(Data shown)
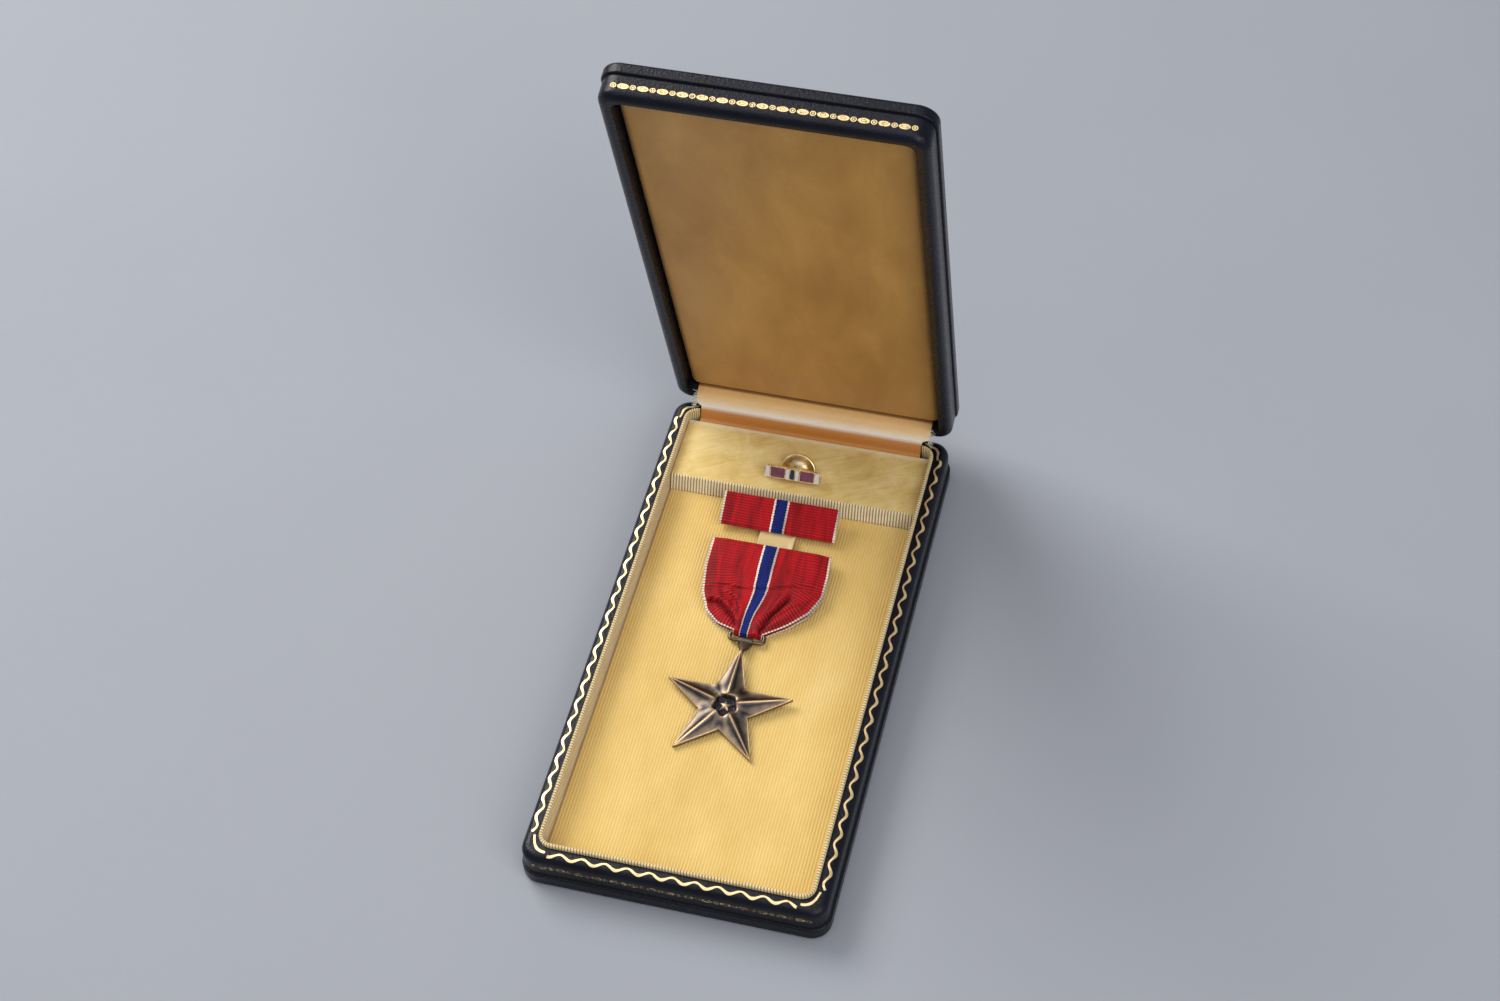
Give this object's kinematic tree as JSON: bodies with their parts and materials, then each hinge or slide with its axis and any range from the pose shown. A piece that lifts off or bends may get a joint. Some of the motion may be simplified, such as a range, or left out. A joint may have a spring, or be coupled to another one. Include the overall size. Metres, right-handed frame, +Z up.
{
  "type": "cased service medal",
  "caption": "Star medal on a pleated ribbon, with a ribbon bar and lapel pin, in a hinged leatherette presentation case lined with cloth and satin.",
  "frame": {"origin": "centre of the base's underside", "axes": "+X to the right, +Y from the front towards the hinge, +Z up from the surface the case stands on"},
  "size_m": [0.0864, 0.1751, 0.1755],
  "materials": {
    "wood": "raw",
    "leatherette": "fine grain, low sheen",
    "tray_cloth": "ribbed",
    "card": "matt card",
    "plush": "short pile",
    "satin": "satin",
    "hinge_brass": "dull",
    "steel": "plain wire",
    "ribbon": "ribbed moire with blue and white stripes",
    "fitting_brass": "aged",
    "bronze": "dark patina, bright edges",
    "gilt": "polished gilt",
    "enamel_white": "enamel",
    "enamel_red": "enamel",
    "enamel_blue": "enamel"
  },
  "bodies": {
    "base": {"base_board": "wood", "base_board_cover": "leatherette", "base_frame": "wood", "base_frame_cover": "leatherette", "tray_collar": "tray_cloth", "tray_floor_card": "card", "tray_floor_cloth": "tray_cloth", "riser_block": "card", "riser_cover": "plush", "riser_front_band": "tray_cloth", "tray_strap": "satin", "hinge_base_leaf": "hinge_brass", "hinge_pin": "steel", "hinge_spring": "steel", "hinge_nails_base": "steel", "hinge_gusset": "satin"},
    "lid": {"lid_board": "wood", "lid_board_cover": "leatherette", "lid_frame": "wood", "lid_frame_cover": "leatherette", "lid_pad_card": "card", "lid_pad": "satin", "hinge_lid_leaf": "hinge_brass", "hinge_nails_lid": "steel"},
    "medal_ribbon": {"ribbon_drape": "ribbon", "brooch_plate": "fitting_brass", "brooch_hinge_lug": "fitting_brass", "brooch_catch": "fitting_brass"},
    "brooch_pin_arm": {"brooch_pin": "steel"},
    "loop": {"ribbon_loop": "bronze"},
    "medal_star": {"star_sleeve": "bronze", "star": "bronze"},
    "ribbon_bar": {"bar_backing": "fitting_brass", "bar_ribbon": "ribbon", "bar_hinge_lug": "fitting_brass", "bar_catch": "fitting_brass"},
    "bar_pin_arm": {"bar_pin": "steel"},
    "lapel_pin": {"lapel_bar": "gilt", "lapel_enamel_white": "enamel_white", "lapel_enamel_red": "enamel_red", "lapel_enamel_blue": "enamel_blue", "lapel_post": "gilt", "lapel_disc": "gilt"}
  },
  "joints": [
    {"name": "lid_hinge", "type": "hinge", "parent": "base", "child": "lid", "pos_m": [0, 0.0822, 0.0127], "axis": [-1, 0, 0], "range_deg": [-76.75, 0]},
    {"name": "medal_lift", "type": "slide", "parent": "base", "child": "medal_ribbon", "axis": [0, 0, 1], "range_m": [0, 0.04]},
    {"name": "brooch_pin_swing", "type": "hinge", "parent": "medal_ribbon", "child": "brooch_pin_arm", "pos_m": [-0.01375, 0.0313, 0.0087], "axis": [0, 1, 0], "range_deg": [0, 2.5]},
    {"name": "loop_swing", "type": "hinge", "parent": "medal_ribbon", "child": "loop", "pos_m": [-0.00075, 0.00465, 0.00765], "axis": [-1, 0, 0], "range_deg": [0, 50]},
    {"name": "star_swing", "type": "hinge", "parent": "loop", "child": "medal_star", "pos_m": [-0.00075, 0.00185, 0.00765], "axis": [-1, 0, 0], "range_deg": [0, 75]},
    {"name": "ribbon_bar_lift", "type": "slide", "parent": "base", "child": "ribbon_bar", "axis": [0, 0, 1], "range_m": [0, 0.03]},
    {"name": "bar_pin_swing", "type": "hinge", "parent": "ribbon_bar", "child": "bar_pin_arm", "pos_m": [-0.0145, 0.04607, 0.00931], "axis": [0, 0.8878, 0.4602], "range_deg": [0, 3]},
    {"name": "lapel_pin_pull", "type": "slide", "parent": "base", "child": "lapel_pin", "axis": [0, 0.5736, 0.8192], "range_m": [0, 0.02]}
  ]
}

(Problem statement)
Please set down all the data word for word.

(Result below)
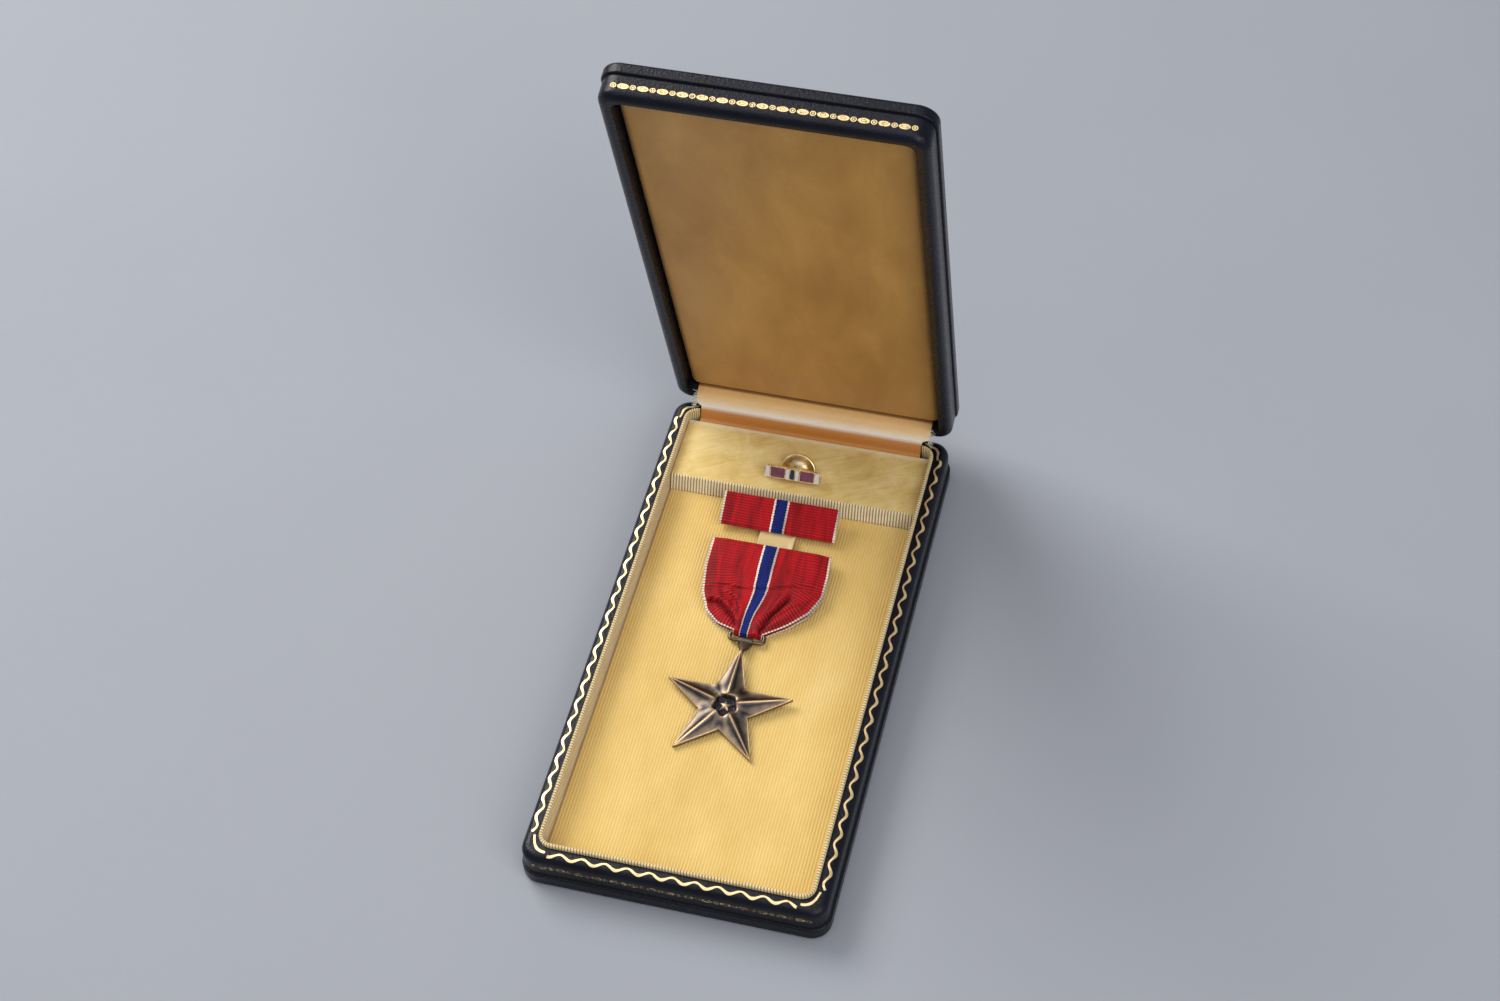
Give this object's kinematic tree as JSON: bodies with their parts and materials, then each hinge or slide with its axis and any range from the pose shown. A piece that lifts off or bends may get a joint. Some of the motion may be simplified, such as a range, or left out. A joint may have a spring, or be coupled to another one. Include the overall size. Metres, right-handed frame, +Z up.
{
  "type": "cased service medal",
  "caption": "Star medal on a pleated ribbon, with a ribbon bar and lapel pin, in a hinged leatherette presentation case lined with cloth and satin.",
  "frame": {"origin": "centre of the base's underside", "axes": "+X to the right, +Y from the front towards the hinge, +Z up from the surface the case stands on"},
  "size_m": [0.0864, 0.1751, 0.1755],
  "materials": {
    "wood": "raw",
    "leatherette": "fine grain, low sheen",
    "tray_cloth": "ribbed",
    "card": "matt card",
    "plush": "short pile",
    "satin": "satin",
    "hinge_brass": "dull",
    "steel": "plain wire",
    "ribbon": "ribbed moire with blue and white stripes",
    "fitting_brass": "aged",
    "bronze": "dark patina, bright edges",
    "gilt": "polished gilt",
    "enamel_white": "enamel",
    "enamel_red": "enamel",
    "enamel_blue": "enamel"
  },
  "bodies": {
    "base": {"base_board": "wood", "base_board_cover": "leatherette", "base_frame": "wood", "base_frame_cover": "leatherette", "tray_collar": "tray_cloth", "tray_floor_card": "card", "tray_floor_cloth": "tray_cloth", "riser_block": "card", "riser_cover": "plush", "riser_front_band": "tray_cloth", "tray_strap": "satin", "hinge_base_leaf": "hinge_brass", "hinge_pin": "steel", "hinge_spring": "steel", "hinge_nails_base": "steel", "hinge_gusset": "satin"},
    "lid": {"lid_board": "wood", "lid_board_cover": "leatherette", "lid_frame": "wood", "lid_frame_cover": "leatherette", "lid_pad_card": "card", "lid_pad": "satin", "hinge_lid_leaf": "hinge_brass", "hinge_nails_lid": "steel"},
    "medal_ribbon": {"ribbon_drape": "ribbon", "brooch_plate": "fitting_brass", "brooch_hinge_lug": "fitting_brass", "brooch_catch": "fitting_brass"},
    "brooch_pin_arm": {"brooch_pin": "steel"},
    "loop": {"ribbon_loop": "bronze"},
    "medal_star": {"star_sleeve": "bronze", "star": "bronze"},
    "ribbon_bar": {"bar_backing": "fitting_brass", "bar_ribbon": "ribbon", "bar_hinge_lug": "fitting_brass", "bar_catch": "fitting_brass"},
    "bar_pin_arm": {"bar_pin": "steel"},
    "lapel_pin": {"lapel_bar": "gilt", "lapel_enamel_white": "enamel_white", "lapel_enamel_red": "enamel_red", "lapel_enamel_blue": "enamel_blue", "lapel_post": "gilt", "lapel_disc": "gilt"}
  },
  "joints": [
    {"name": "lid_hinge", "type": "hinge", "parent": "base", "child": "lid", "pos_m": [0, 0.0822, 0.0127], "axis": [-1, 0, 0], "range_deg": [-76.75, 0]},
    {"name": "medal_lift", "type": "slide", "parent": "base", "child": "medal_ribbon", "axis": [0, 0, 1], "range_m": [0, 0.04]},
    {"name": "brooch_pin_swing", "type": "hinge", "parent": "medal_ribbon", "child": "brooch_pin_arm", "pos_m": [-0.01375, 0.0313, 0.0087], "axis": [0, 1, 0], "range_deg": [0, 2.5]},
    {"name": "loop_swing", "type": "hinge", "parent": "medal_ribbon", "child": "loop", "pos_m": [-0.00075, 0.00465, 0.00765], "axis": [-1, 0, 0], "range_deg": [0, 50]},
    {"name": "star_swing", "type": "hinge", "parent": "loop", "child": "medal_star", "pos_m": [-0.00075, 0.00185, 0.00765], "axis": [-1, 0, 0], "range_deg": [0, 75]},
    {"name": "ribbon_bar_lift", "type": "slide", "parent": "base", "child": "ribbon_bar", "axis": [0, 0, 1], "range_m": [0, 0.03]},
    {"name": "bar_pin_swing", "type": "hinge", "parent": "ribbon_bar", "child": "bar_pin_arm", "pos_m": [-0.0145, 0.04607, 0.00931], "axis": [0, 0.8878, 0.4602], "range_deg": [0, 3]},
    {"name": "lapel_pin_pull", "type": "slide", "parent": "base", "child": "lapel_pin", "axis": [0, 0.5736, 0.8192], "range_m": [0, 0.02]}
  ]
}